(Modeling code records)
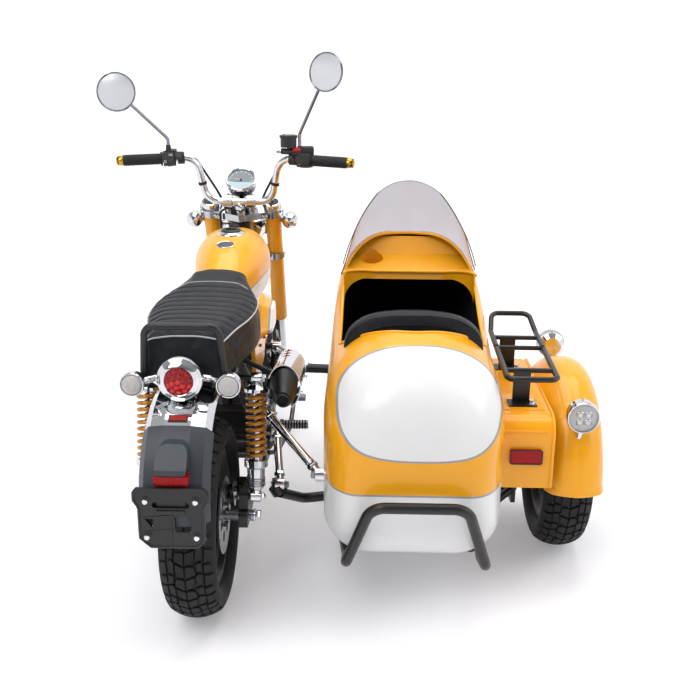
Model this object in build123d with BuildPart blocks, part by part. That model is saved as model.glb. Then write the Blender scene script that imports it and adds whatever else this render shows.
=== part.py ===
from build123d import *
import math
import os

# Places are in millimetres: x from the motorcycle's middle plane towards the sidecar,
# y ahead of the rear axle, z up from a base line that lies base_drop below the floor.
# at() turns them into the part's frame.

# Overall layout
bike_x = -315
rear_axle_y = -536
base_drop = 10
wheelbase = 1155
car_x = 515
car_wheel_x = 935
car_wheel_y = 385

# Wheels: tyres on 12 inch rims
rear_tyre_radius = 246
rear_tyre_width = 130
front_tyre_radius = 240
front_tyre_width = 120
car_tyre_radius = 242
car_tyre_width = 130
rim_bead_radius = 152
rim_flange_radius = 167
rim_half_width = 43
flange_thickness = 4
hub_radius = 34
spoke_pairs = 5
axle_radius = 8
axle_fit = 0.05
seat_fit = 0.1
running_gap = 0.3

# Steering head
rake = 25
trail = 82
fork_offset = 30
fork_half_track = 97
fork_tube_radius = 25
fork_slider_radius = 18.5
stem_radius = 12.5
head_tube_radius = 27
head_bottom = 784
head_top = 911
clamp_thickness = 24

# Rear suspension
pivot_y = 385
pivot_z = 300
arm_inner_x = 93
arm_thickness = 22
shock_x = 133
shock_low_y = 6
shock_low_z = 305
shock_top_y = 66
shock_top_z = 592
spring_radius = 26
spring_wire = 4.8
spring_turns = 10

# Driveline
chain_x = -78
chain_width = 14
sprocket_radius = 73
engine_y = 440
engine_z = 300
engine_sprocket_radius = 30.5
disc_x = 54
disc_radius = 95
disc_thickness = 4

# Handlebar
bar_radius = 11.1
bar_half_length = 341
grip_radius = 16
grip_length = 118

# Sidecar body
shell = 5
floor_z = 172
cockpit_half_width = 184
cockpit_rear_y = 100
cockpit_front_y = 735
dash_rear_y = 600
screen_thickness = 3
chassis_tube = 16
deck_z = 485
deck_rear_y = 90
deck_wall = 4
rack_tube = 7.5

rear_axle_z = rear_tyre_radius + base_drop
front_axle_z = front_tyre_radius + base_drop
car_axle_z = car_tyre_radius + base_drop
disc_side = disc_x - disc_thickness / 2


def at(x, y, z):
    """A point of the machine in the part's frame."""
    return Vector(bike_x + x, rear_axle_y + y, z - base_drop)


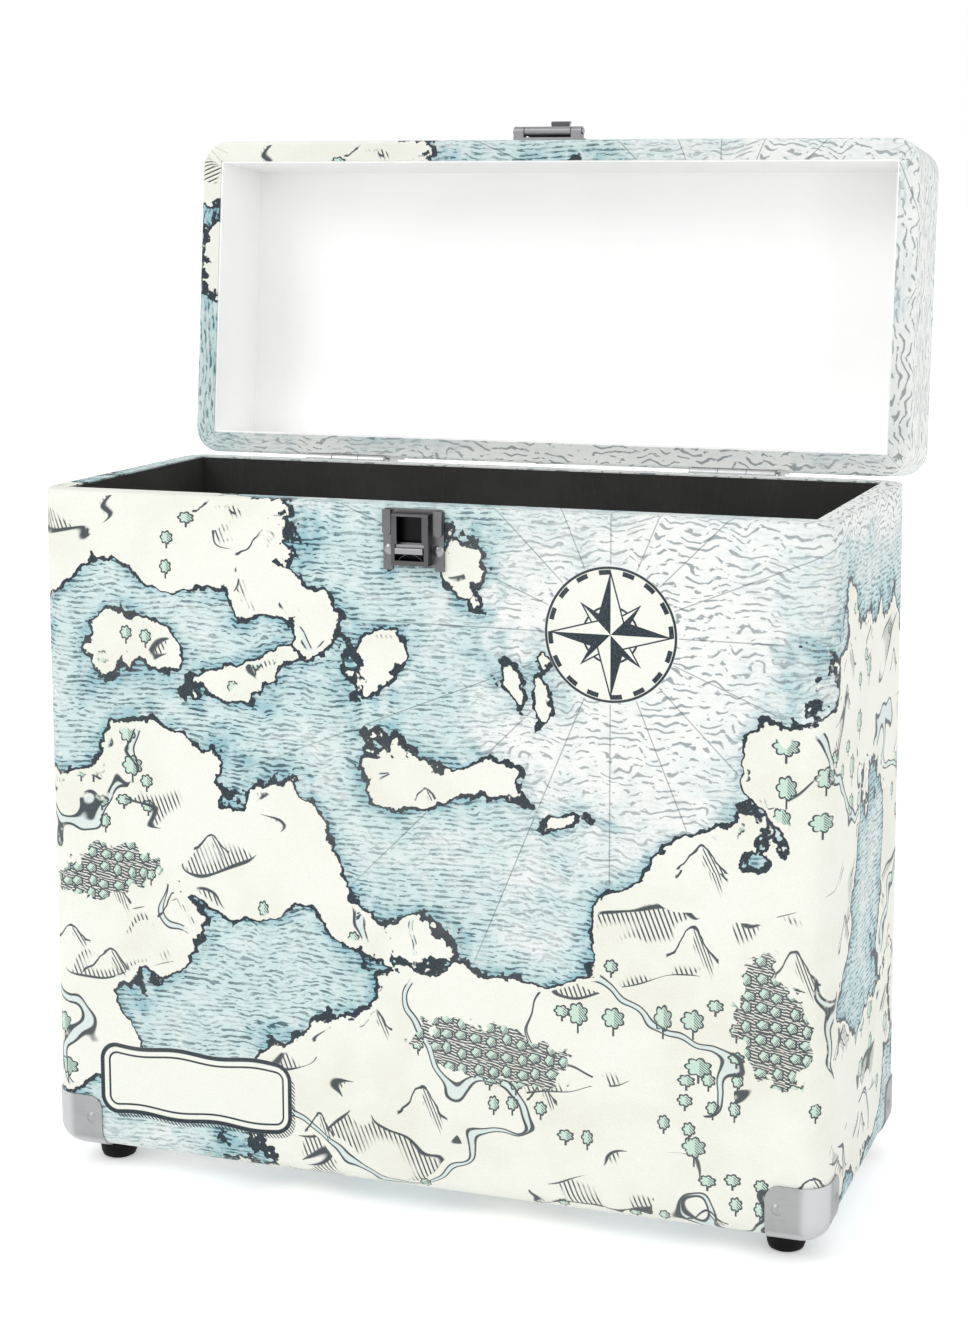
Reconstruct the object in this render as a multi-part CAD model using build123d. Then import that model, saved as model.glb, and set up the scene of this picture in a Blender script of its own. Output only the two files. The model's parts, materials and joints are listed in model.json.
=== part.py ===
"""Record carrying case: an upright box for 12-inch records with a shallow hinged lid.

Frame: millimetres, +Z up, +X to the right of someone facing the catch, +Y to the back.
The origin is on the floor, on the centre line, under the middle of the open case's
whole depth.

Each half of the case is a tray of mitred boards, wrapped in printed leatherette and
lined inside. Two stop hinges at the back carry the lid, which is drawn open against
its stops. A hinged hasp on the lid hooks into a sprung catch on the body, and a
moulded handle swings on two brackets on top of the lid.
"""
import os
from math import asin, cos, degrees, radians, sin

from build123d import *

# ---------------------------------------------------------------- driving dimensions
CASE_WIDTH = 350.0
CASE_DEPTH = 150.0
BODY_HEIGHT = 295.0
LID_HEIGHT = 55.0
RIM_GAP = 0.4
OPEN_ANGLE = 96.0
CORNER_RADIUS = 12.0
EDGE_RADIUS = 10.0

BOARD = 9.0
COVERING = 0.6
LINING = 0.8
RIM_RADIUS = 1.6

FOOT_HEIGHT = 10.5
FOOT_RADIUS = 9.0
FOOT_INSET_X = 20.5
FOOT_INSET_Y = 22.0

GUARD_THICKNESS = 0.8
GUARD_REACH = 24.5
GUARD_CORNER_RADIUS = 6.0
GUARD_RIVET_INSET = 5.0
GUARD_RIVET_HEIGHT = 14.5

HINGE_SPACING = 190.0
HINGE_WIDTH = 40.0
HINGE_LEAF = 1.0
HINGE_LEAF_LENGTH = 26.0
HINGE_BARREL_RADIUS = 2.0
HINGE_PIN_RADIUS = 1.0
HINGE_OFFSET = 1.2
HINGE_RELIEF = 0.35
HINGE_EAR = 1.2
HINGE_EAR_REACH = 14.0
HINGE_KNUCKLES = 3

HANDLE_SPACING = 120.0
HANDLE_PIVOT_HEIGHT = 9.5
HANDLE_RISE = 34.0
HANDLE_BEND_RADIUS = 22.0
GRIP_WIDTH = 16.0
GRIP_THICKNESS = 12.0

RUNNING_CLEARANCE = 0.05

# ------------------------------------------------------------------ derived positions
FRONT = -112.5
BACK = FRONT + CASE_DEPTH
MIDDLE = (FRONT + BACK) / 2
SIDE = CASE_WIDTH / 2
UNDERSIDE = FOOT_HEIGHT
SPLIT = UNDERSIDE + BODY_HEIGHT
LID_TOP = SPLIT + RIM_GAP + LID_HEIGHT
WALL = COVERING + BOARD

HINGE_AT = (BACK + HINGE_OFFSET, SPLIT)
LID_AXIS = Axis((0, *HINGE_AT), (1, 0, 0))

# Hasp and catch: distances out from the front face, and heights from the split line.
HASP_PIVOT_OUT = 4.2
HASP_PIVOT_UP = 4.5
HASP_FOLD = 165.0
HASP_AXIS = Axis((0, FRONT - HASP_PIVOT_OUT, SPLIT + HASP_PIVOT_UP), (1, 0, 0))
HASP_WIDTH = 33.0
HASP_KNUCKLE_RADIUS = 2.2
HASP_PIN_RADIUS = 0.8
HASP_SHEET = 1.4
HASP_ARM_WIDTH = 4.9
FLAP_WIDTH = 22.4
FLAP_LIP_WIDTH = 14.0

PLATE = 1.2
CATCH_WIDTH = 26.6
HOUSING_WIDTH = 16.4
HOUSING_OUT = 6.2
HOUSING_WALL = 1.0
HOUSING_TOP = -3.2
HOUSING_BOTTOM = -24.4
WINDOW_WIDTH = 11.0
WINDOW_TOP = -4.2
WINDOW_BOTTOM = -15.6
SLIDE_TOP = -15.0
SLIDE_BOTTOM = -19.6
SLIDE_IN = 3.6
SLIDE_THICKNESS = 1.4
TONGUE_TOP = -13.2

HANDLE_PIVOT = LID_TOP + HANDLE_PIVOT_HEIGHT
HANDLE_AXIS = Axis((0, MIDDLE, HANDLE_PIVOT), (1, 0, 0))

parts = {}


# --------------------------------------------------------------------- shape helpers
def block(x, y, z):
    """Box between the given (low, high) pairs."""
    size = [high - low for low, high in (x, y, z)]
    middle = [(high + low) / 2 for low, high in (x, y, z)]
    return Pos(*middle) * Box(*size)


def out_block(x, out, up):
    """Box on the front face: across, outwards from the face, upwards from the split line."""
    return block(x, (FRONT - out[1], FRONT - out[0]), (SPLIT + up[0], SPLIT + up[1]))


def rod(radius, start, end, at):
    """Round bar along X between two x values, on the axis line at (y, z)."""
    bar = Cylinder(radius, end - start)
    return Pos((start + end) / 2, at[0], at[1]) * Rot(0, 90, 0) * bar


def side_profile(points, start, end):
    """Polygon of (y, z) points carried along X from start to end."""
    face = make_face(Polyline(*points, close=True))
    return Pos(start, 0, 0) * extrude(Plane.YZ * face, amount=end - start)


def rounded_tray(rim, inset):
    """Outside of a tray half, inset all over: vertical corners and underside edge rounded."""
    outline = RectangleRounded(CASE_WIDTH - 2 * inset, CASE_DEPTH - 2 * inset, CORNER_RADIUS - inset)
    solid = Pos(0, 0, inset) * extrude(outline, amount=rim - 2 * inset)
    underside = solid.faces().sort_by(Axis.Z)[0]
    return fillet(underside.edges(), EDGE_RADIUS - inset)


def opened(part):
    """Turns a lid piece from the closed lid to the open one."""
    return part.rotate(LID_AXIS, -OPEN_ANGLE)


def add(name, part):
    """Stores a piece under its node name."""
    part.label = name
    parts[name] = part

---

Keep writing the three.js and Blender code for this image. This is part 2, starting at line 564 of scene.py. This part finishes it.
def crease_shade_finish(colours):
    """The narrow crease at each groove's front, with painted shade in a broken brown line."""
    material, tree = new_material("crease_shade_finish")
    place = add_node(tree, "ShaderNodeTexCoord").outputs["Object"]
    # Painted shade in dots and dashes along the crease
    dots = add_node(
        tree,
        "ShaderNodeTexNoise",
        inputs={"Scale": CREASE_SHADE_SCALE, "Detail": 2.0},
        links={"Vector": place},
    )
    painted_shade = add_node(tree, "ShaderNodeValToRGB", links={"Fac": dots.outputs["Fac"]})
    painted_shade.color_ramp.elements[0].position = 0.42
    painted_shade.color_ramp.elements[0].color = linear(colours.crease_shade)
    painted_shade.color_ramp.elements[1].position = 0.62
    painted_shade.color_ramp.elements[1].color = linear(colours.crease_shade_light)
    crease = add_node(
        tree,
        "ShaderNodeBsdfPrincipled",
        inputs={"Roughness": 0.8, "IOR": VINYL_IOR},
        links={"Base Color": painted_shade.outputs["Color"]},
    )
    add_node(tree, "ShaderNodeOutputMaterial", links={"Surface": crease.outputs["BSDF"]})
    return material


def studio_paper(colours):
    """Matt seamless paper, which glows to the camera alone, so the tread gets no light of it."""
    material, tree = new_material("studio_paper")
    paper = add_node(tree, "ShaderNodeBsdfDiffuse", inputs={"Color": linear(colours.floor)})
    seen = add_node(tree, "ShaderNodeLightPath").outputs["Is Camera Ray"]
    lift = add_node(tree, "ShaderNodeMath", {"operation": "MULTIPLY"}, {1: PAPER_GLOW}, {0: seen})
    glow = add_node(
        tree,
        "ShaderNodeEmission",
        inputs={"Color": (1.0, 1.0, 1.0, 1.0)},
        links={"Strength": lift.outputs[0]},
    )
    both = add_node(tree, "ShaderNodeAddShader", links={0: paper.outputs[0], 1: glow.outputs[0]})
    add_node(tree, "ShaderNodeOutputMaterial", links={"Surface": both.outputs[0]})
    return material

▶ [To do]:
Each line from the one holding "Model this object" to the one holding "# at() turns them into the part's frame.", those two included, is to be transcribed exactly, and no other line.

▶ [Problem solution]:
Model this object in build123d with BuildPart blocks, part by part. That model is saved as model.glb. Then write the Blender scene script that imports it and adds whatever else this render shows.
=== part.py ===
from build123d import *
import math
import os

# Places are in millimetres: x from the motorcycle's middle plane towards the sidecar,
# y ahead of the rear axle, z up from a base line that lies base_drop below the floor.
# at() turns them into the part's frame.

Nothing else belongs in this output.